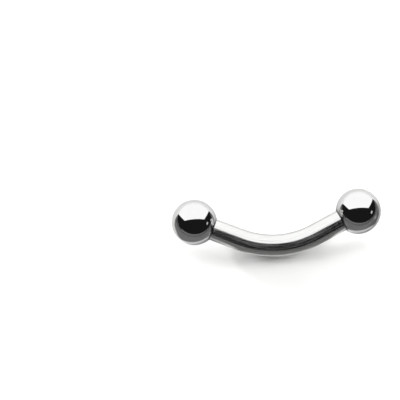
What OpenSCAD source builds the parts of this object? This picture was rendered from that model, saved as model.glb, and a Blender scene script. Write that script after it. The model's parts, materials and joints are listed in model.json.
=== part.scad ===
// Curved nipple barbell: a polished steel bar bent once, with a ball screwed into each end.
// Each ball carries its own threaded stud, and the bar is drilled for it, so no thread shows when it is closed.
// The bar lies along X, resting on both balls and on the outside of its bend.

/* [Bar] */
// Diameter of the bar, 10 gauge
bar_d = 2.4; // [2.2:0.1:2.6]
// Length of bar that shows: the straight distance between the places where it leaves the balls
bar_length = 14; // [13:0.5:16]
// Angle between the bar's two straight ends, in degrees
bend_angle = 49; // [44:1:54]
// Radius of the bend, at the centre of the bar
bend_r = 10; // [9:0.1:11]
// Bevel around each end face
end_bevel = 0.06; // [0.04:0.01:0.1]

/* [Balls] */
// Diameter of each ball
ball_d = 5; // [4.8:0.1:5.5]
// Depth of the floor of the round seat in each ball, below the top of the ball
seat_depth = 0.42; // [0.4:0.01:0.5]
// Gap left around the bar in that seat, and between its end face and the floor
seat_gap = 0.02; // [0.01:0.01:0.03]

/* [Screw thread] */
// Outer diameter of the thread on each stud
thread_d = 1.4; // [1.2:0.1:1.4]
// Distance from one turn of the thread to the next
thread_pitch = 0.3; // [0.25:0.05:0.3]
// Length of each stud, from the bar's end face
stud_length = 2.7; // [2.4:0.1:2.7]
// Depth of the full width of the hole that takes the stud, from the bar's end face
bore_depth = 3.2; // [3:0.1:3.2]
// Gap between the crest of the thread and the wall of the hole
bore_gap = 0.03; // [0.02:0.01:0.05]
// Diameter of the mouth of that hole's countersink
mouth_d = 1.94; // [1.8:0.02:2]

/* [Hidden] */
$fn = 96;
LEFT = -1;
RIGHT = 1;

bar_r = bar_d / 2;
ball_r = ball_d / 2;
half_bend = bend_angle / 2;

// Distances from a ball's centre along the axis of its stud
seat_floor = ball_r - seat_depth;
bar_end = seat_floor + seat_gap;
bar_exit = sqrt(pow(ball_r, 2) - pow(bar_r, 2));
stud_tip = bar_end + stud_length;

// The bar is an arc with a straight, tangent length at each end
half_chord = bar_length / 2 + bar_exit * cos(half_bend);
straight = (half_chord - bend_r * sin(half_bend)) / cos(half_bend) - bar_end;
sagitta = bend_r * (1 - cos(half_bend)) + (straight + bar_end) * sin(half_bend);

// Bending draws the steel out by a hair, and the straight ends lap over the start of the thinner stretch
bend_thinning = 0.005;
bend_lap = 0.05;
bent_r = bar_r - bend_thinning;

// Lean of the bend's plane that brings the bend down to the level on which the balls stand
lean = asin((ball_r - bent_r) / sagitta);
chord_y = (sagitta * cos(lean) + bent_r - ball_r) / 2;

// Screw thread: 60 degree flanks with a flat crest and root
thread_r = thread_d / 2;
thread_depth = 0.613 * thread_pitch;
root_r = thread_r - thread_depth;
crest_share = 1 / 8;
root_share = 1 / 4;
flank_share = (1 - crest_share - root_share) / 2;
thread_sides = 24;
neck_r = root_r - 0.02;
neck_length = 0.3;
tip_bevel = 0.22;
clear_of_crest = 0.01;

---

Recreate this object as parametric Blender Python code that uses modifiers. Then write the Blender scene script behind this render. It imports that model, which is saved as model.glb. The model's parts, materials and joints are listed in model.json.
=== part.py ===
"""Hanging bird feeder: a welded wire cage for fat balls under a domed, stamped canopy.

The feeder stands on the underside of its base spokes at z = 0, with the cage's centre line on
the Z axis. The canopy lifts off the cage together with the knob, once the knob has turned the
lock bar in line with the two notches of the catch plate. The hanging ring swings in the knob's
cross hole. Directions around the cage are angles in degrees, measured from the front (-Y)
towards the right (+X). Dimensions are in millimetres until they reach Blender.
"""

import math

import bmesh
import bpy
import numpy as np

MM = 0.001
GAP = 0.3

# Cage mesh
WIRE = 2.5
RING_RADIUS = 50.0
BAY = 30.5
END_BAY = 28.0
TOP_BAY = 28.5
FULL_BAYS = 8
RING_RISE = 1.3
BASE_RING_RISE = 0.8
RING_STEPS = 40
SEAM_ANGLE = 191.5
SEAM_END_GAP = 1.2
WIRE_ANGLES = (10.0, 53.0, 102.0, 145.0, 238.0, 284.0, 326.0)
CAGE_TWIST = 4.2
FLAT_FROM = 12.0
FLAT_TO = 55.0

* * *

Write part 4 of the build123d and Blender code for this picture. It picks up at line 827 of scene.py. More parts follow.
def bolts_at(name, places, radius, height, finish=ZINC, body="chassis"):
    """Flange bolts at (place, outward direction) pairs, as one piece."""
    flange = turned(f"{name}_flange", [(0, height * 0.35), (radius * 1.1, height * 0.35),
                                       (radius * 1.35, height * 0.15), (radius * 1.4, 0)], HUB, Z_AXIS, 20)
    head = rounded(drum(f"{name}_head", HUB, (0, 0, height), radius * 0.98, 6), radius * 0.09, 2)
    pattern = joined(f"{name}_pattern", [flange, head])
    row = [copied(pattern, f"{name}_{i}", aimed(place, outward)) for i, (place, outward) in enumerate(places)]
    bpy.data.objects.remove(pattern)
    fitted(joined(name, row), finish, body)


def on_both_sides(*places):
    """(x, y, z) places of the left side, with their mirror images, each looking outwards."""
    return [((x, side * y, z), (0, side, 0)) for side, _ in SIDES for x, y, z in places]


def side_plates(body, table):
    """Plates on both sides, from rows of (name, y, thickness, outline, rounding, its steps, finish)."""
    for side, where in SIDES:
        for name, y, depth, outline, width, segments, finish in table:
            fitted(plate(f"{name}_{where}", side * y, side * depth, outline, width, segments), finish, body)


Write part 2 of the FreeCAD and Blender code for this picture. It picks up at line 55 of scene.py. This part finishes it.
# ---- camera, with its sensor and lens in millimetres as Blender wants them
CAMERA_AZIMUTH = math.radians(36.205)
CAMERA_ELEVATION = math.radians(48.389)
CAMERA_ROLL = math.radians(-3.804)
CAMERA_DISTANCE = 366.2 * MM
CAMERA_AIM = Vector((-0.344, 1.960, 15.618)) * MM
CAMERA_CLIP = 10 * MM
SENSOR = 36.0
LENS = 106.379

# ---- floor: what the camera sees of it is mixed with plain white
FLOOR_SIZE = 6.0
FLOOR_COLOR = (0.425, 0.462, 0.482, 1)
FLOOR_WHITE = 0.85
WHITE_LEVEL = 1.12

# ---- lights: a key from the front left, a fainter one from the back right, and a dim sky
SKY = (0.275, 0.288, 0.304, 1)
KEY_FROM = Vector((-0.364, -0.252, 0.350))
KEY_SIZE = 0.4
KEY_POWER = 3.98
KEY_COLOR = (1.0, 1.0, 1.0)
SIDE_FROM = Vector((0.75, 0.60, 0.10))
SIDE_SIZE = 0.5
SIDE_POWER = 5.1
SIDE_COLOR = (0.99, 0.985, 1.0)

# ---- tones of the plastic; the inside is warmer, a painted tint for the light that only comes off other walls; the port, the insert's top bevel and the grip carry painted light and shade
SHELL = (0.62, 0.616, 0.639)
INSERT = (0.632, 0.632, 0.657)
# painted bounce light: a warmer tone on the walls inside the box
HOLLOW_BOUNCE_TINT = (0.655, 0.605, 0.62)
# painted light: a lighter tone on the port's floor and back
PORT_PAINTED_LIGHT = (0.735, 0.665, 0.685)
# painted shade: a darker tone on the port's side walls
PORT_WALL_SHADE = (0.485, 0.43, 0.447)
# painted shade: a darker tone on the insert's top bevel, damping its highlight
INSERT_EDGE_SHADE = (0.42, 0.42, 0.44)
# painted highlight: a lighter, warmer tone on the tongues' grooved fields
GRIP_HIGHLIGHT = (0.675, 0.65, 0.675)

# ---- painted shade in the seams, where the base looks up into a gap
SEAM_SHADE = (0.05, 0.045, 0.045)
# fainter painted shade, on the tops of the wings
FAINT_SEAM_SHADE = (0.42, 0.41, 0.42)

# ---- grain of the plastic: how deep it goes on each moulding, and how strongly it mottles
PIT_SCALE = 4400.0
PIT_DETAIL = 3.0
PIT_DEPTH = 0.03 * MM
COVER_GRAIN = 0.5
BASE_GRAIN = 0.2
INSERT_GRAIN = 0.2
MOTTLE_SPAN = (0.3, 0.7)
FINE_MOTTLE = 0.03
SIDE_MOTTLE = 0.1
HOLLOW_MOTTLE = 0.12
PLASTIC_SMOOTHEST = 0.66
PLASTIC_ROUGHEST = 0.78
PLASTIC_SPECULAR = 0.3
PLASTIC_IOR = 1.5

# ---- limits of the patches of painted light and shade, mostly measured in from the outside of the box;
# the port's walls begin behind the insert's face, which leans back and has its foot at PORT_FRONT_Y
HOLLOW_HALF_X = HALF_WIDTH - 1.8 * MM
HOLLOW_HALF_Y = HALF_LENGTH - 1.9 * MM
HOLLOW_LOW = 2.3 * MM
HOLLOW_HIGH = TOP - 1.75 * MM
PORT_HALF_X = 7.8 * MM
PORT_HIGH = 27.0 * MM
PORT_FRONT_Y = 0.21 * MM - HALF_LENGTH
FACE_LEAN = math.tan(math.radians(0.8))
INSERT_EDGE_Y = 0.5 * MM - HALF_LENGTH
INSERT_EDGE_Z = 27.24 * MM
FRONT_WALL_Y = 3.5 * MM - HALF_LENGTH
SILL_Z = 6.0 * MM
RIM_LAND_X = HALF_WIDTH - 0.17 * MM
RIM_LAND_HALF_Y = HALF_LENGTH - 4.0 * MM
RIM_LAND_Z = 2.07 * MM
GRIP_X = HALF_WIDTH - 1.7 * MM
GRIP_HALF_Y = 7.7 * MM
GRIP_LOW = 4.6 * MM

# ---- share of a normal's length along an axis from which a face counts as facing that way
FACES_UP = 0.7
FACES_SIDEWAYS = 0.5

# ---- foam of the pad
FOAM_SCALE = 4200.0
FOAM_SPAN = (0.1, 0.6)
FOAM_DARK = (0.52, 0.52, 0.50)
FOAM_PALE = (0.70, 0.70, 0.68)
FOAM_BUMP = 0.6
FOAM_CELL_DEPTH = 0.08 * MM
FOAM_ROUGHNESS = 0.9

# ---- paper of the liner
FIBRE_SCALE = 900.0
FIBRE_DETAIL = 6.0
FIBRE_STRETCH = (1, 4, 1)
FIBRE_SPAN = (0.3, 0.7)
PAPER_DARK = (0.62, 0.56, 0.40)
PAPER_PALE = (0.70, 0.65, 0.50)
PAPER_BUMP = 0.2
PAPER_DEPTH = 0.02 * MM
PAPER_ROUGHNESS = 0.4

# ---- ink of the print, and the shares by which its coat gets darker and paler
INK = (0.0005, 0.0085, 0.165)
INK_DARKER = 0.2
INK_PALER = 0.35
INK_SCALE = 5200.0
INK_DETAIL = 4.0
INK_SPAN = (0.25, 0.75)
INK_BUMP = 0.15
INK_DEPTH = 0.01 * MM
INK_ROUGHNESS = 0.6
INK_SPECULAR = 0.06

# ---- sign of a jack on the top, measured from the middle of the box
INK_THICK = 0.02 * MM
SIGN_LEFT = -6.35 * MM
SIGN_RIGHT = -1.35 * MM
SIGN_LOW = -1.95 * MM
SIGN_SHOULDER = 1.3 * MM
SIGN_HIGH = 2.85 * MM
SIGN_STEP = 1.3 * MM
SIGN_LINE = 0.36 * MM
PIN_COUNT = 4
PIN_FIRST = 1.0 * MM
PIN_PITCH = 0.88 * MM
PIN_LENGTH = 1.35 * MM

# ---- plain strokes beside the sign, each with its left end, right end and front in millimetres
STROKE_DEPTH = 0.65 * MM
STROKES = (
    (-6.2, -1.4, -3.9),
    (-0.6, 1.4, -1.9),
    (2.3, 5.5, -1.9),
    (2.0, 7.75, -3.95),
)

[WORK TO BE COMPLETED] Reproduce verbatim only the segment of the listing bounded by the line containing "What OpenSCAD source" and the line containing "end_bevel = 0.06; // [0.04:0.01:0.1]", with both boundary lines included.

[RESPONSE TO THIS EXERCISE]
What OpenSCAD source builds the parts of this object? This picture was rendered from that model, saved as model.glb, and a Blender scene script. Write that script after it. The model's parts, materials and joints are listed in model.json.
=== part.scad ===
// Curved nipple barbell: a polished steel bar bent once, with a ball screwed into each end.
// Each ball carries its own threaded stud, and the bar is drilled for it, so no thread shows when it is closed.
// The bar lies along X, resting on both balls and on the outside of its bend.

/* [Bar] */
// Diameter of the bar, 10 gauge
bar_d = 2.4; // [2.2:0.1:2.6]
// Length of bar that shows: the straight distance between the places where it leaves the balls
bar_length = 14; // [13:0.5:16]
// Angle between the bar's two straight ends, in degrees
bend_angle = 49; // [44:1:54]
// Radius of the bend, at the centre of the bar
bend_r = 10; // [9:0.1:11]
// Bevel around each end face
end_bevel = 0.06; // [0.04:0.01:0.1]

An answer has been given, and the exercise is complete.